Monday, September 15, 2008

changes

Today is the first day that it has felt like September all month. This weekend we had temps here above 80 and yesterday was about as humid as a typical day in July or August would be. Today however is different. I can smell autumn in the air, the air is crisper, cleaner in a way. I have socks on my feet for the first time in months except for when I go walking. The air conditioner is off. I feel the change in the season and also in myself.

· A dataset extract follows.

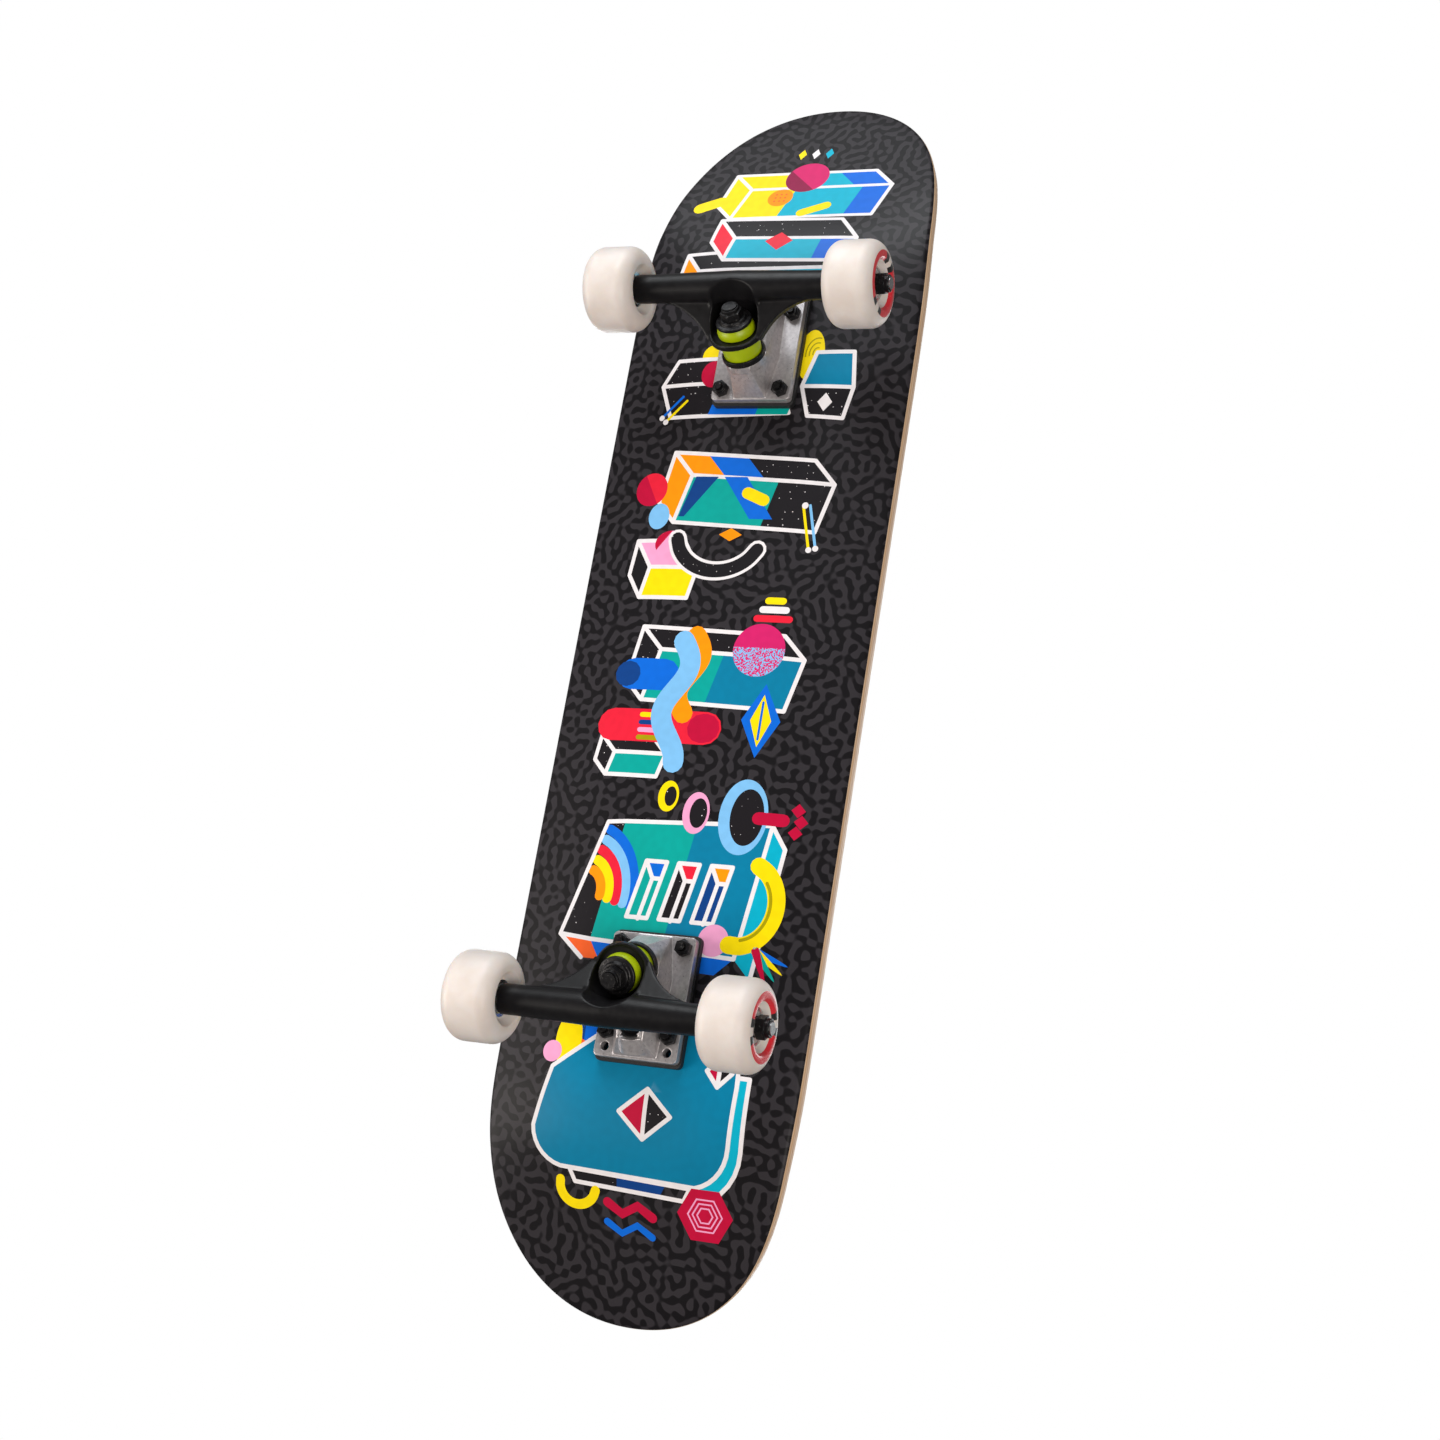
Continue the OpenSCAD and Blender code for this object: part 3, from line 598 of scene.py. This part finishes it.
def print_window_block():
    """A large block with three windows, a fan of arcs at its left and a bent tube at its right."""
    bottom, right_low = (-48, -182), (49, -186)
    paint("flame", [(-70, -181), bottom, (-40, -194), (-52, -194)])
    paint("blue", [bottom, right_low, (38, -197), (-40, -194)])
    panel([(-50, -107), (-38, -106), bottom, (-70, -180)], (1.0, "stars"))
    panel([(-38, -106), (60, -102), right_low, bottom], (0.5, "teal"), (1.0, "sea"))
    panel([(60, -102), (70, -116), (61, -198), right_low], (1.0, "cyan"))
    for reach, name in ((42, "blue"), (35, "sky"), (28, "red"), (21, "yellow"), (14, "orange")):
        ribbon(name, arc(-58, -152, reach * 0.8, reach, start=-10, end=72, steps=9), 6.4)
    outline_of([(-50, -107), (-38, -106), (60, -102), (70, -116), (61, -198)], closed=False)
    outline_of([(-50, -107), (-70, -180), bottom, right_low, (60, -102)], closed=False)
    outline_of([(-70, -180), (-52, -194)], closed=False)
    window(-19, -130, 14, 36, "blue", "teal", "teal")
    window(3, -130, 14, 36, "red", "stars", "stars")
    window(25, -130, 14, 36, "orange", "navy", "navy")
    disc("pink", 34, -176, 10)
    ribbon("yellow", arc(48, -152, 22, 26, start=-100, end=70, steps=10), 11)
    ribbon("mustard", arc(48, -152, 18.5, 22.5, start=-80, end=40, steps=10), 2)
    for turn, name in ((-18, "blue"), (-34, "yellow"), (-50, "teal"), (-66, "crimson")):
        spikes(name, 62, -180, [(turn, 22, 5)])


def print_rear_truck():
    """Bands and discs that show beside the rear truck."""
    panel([(-56, -232), (-24, -232), (-22, -258), (-56, -258)], (0.5, "navy"), (1.0, "blue"))
    ribbon("flame", [(-42, -246), (-14, -258)], 5, curved=False)
    disc("yellow", -50, -245, 9, 17)
    disc("pink", -60, -253, 6.6)


def print_tail_block():
    """A broad block with two rounded corners, a split diamond in it, and bars below it."""
    face = [(-58, -262), (-20, -232), (30, -226), (62, -226), (64, -262)]
    face += list(arc(36, -298, 27, 27, start=0, end=-75, steps=8))
    face += list(arc(-42, -298, 24, 24, start=-100, end=-178, steps=8))
    side = [(64, -256), (71, -256)] + list(arc(37, -300, 34, 34, start=0, end=-84, steps=8))
    side += list(arc(36, -298, 27, 27, start=-75, end=0, steps=8))
    paint("cyan", side)
    outline_of(side)
    paint("sea", face)
    outline_of(face)
    panel([(-40, -322), (24, -325), (20, -333), (-36, -330)], (0.5, "stars"), (1.0, "navy"))
    outline_of([(-40, -322), (40, -325), (36, -333), (-36, -330)])
    split_diamond(8, -284, 17, 15, "crimson", "stars")
    split_diamond(52, -254, 8, 9, "crimson", "stars")
    ribbon("yellow", arc(-34, -332, 12, 12, start=170, end=350, steps=9), 6)
    ribbon("crimson", [(-14, -340), (-4, -346), (6, -340), (16, -346)], 6, curved=False)
    ribbon("blue", [(-14, -352), (-4, -358), (6, -352), (16, -358)], 4.5, curved=False)


def print_hexagon():
    """A plain hexagon with rings inside it."""
    disc("crimson", 50, -340, 18, steps=6)
    disc("crimson", 50, -340, 16.6, steps=6)
    for reach in (11.6, 8.6, 5.6):
        disc("pink", 50, -340, reach, steps=6)
        disc("crimson", 50, -340, reach - 1.1, steps=6)


for draw in (print_nose, print_front_truck, print_middle, print_bars, print_window_block,
             print_hoops, print_rear_truck, print_tail_block, print_hexagon):
    draw()


# ---- Deck and grip tape --------------------------------------------------------

def skin(s, y, h):
    """Points at s along the deck, y across it and h above its underside, in millimetres."""
    s, y, h = np.broadcast_arrays(np.asarray(s, float), y, h)
    past = np.abs(s) - KICK_START
    bend = np.clip(past / KICK_R, 0, KICK_ANGLE)
    flat = np.maximum(0, past - KICK_R * KICK_ANGLE)
    along = np.minimum(np.abs(s), KICK_START) + KICK_R * np.sin(bend) + flat * math.cos(KICK_ANGLE)
    rise = KICK_R * (1 - np.cos(bend)) + flat * math.sin(KICK_ANGLE)
    bowl = (np.maximum(0, np.abs(y) - FLAT_HALF) / (HALF_W - FLAT_HALF)) ** 2
    fade = np.cos(math.pi / 2 * np.clip(past / CONCAVE_FADE, 0, 1)) ** 2
    up = h + CONCAVE * bowl * fade
    x = MID_X + np.sign(s) * (along - up * np.sin(bend))
    return np.stack([x, y, DECK_Z + rise + up * np.cos(bend)], -1)


def edge_loop(inset, count=EDGE_POINTS):
    """Points (y, s) around the deck's outline, evenly spaced, set in from it by a distance."""
    samples = 600
    turn = np.radians(np.linspace(0, 90, samples))
    across = HALF_W * np.cos(turn) ** (2 / TIP_POWER)
    nose = NOSE_TAPER + (NOSE_LEN - NOSE_TAPER) * np.sin(turn) ** (2 / NOSE_POWER)
    tail = -TAIL_TAPER - (TAIL_LEN - TAIL_TAPER) * np.sin(turn) ** (2 / TAIL_POWER)
    right = np.concatenate([np.stack([across, tail], 1)[::-1], np.stack([across, nose], 1)])
    loop = np.concatenate([right, (right * [-1, 1])[::-1]])
    gap = np.linalg.norm(np.diff(loop, axis=0, append=loop[:1]), axis=1)
    loop = loop[gap > 1e-6]
    run = np.concatenate([[0], np.cumsum(gap[gap > 1e-6])])
    closed = np.vstack([loop, loop[:1]])
    at = np.linspace(0, run[-1], count, endpoint=False)
    loop = np.stack([np.interp(at, run, closed[:, k]) for k in (0, 1)], 1)
    ahead = np.roll(loop, -1, 0) - np.roll(loop, 1, 0)
    inward = np.stack([-ahead[:, 1], ahead[:, 0]], 1) / np.linalg.norm(ahead, axis=1)[:, None]
    return loop + inward * inset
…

A good friend's mother passed away last week and the memorial service was this weekend. It was hard to deal with. I've grown up with this lady and often times she was like my second Mom. She shaped me in ways I hadn't realized until I stopped to think about them. I think she had a lot to do with my love of animals especially horses, and I'm sure she is the reason that I have always and still to this day want to own a horse. When Max and I were looking at that house in Ghent I knew we would have enough acerage to have a horse and she was the immediate person I thought to call if we bought the house. In her obituary it was written that she lived life on her terms and that got me to thinking that no one could write that about me if I died right now. Instead it would be written that I lived life very much inside of a box and always did the right thing and what was expected of me. That is not what I want my obituary to say. So today I let go of a lot of things. I let go of some more fear and worry. I realize that my job is simply that...a job, it pays my bills. My job should not and no longer will define who I am and my worth as a person.

Now I just hope that I will be blessed with more time to live and that I haven't wasted the years I have been given. No more regrets.

Friday, September 5, 2008

horoscopes

I always enjoy when my horoscope closely resembles true life and today's did just that.

"Don't be surprised if you find yourself feeling a little restless right now, and you'll probably be busy dealing with all sorts of things around the house today. You might even be starting to think about the possibility of moving right now. And it probably would be a good idea to start giving a little bit of thought to improving your domestic situation in any way you can."

I haven't been able to shut my mind off the last few days especially at night. I have a running list in my head of all the stuff I need to or would like to get done. I have also been really thinking about a house Max and I went to see a couple of weeks ago. It was our favorite out of all that we saw and it really felt like home when we walked in. I felt comfortable there. Hmmm....makes me ponder our situation even more.

First two weeks of school have been utterly exhausting. One very wise 5th grade teacher said to me the other day, "Jobe ain't got nothing on you". I was definitely blessed with a lot of patience, which is good considering the age level that I teach. Needless to say I am ready for the weekend, I need to rest.